What the task requires
Please give back word for word the lines below, from the first one through the one with "from collections import namedtuple".

-- Begin --

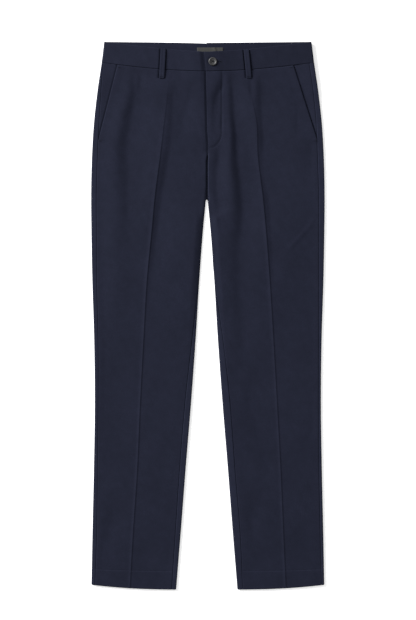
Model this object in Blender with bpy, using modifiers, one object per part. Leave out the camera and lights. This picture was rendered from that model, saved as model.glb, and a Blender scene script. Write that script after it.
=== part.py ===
"""Suit trousers laid flat, front up: panels, waistband, belt loops, fly, zip, button and label.

+X is the wearer's left, +Y points to the waist and +Z is up. The origin is the middle of the garment's
footprint, on the surface that it lies on. Lengths are in millimetres and go to metres in to_metres().

Each leg is a flattened tube. Its back lies on the surface and turns up round two folds, the outer fold
at the side and the inner fold between the legs. The front lies on the back, between the side seam and
the inseam, which both lie a little way in from the folds.
"""

import math
from collections import namedtuple

import bmesh
import bpy
import numpy as np

MM = 0.001

# Driving sizes
TOP_Y = 548.0  # the waistband's corners
HEM_Y = -548.0  # the hem at the inseam
HEM_RISE = 9.6  # how much higher the hem is at the side
HEM_RISE_POWER = 2.2
FORK_Y = 232.4  # where the legs part
FORK_ROUND = 3.0  # length of the round end of the gap between the legs
CENTRE_X = -2.2  # the centre seams, at the fork
CLOTH = 1.0  # the cloth's wall
BAND = 2.0  # the waistband's wall, several layers
GAP = 0.3  # between pieces that touch
INSEAM_GAP = 0.5  # wider, because the inseam runs over a tight fold
LEG_HEIGHT = 4.0  # from the surface to the top of a fold, along the legs
BAND_HEIGHT = 5.2  # the same at the waistband
LOFT = 2.6  # how far the front stands up between hip and thigh
SAG = 0.4  # how far it lies lower than its folds down the leg
LEAST_SPACE = 2 * CLOTH + GAP + 0.1  # the front's outer surface is never nearer than this to the back's

SEAM_Y = 488.5  # the waist seam at the centre front
SEAM_RISE = 17.3  # how much higher it is at the side
SEAM_RISE_POWER = 1.7
SIDE_SEAM_Y = SEAM_Y + SEAM_RISE  # the waist seam at the side and all along the back
FRONT_TOP_Y = 527.6  # the front waistband's upper edge at the centre
FRONT_TOP_POWER = 1.35
BACK_TOP_DIP = 2.0  # how far the back waistband's upper edge dips at the centre
BACK_TOP_STEP = 1.3  # how much lower it is on the wearer's right of the centre back seam

CREASE_HEIGHT = 1.3
CREASE_REACH = 9.0  # from the crease to where the cloth is flat again
CREASE_POWER = 1.5

FLY_END_Y = 325.0
FLY_LAP = 5.5  # how far the wearer's right front goes under the left
FLY_LIFT = CLOTH + GAP  # the left front lies on the right one along the fly
FLY_TOP_LIFT = BAND + GAP  # and higher near the waistband
FLY_REACH = 38.0  # the raised part of the left front, from the centre
CENTRE_FLAT = 8.0  # the flat strip of the right front beside the fly
SHIELD = 1.0
SHIELD_WIDTH = 34.0
SHIELD_TUCK = 3.0  # how far the shield reaches past the fly's edge, under the right front
SHIELD_END_Y = FLY_END_Y + 8
ZIP_WIDTH = 24.0
ZIP_X = 15.0
ZIP_END_Y = FLY_END_Y + 12
ZIP_TOP_Y = 468.0
SLIDER_WIDTH = 8.0
SLIDER_LENGTH = 10.0
PULL_WIDTH = 5.0
PULL_LENGTH = 28.0
PULL_WALL = 0.5
BAND_UNDERLAP = 34.0  # the right waistband's end, under the left one

POCKET_TOP_X = 174.0  # where the pocket mouth meets the waist seam
POCKET_TOP_Y = SEAM_Y + 12
POCKET_END_Y = 351.0
POCKET_END_IN = 12.0  # how far its lower end lies in from the side
POCKET_TUCK = 25.0  # how far the facing reaches under the front
POCKET_DROP = 1.2  # how far the facing lies below the side seam
POCKET_LIP = 0.4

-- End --

Exercise answer
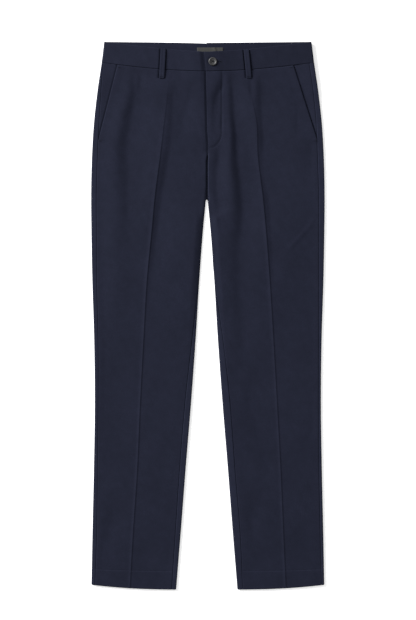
Model this object in Blender with bpy, using modifiers, one object per part. Leave out the camera and lights. This picture was rendered from that model, saved as model.glb, and a Blender scene script. Write that script after it.
=== part.py ===
"""Suit trousers laid flat, front up: panels, waistband, belt loops, fly, zip, button and label.

+X is the wearer's left, +Y points to the waist and +Z is up. The origin is the middle of the garment's
footprint, on the surface that it lies on. Lengths are in millimetres and go to metres in to_metres().

Each leg is a flattened tube. Its back lies on the surface and turns up round two folds, the outer fold
at the side and the inner fold between the legs. The front lies on the back, between the side seam and
the inseam, which both lie a little way in from the folds.
"""

import math
from collections import namedtuple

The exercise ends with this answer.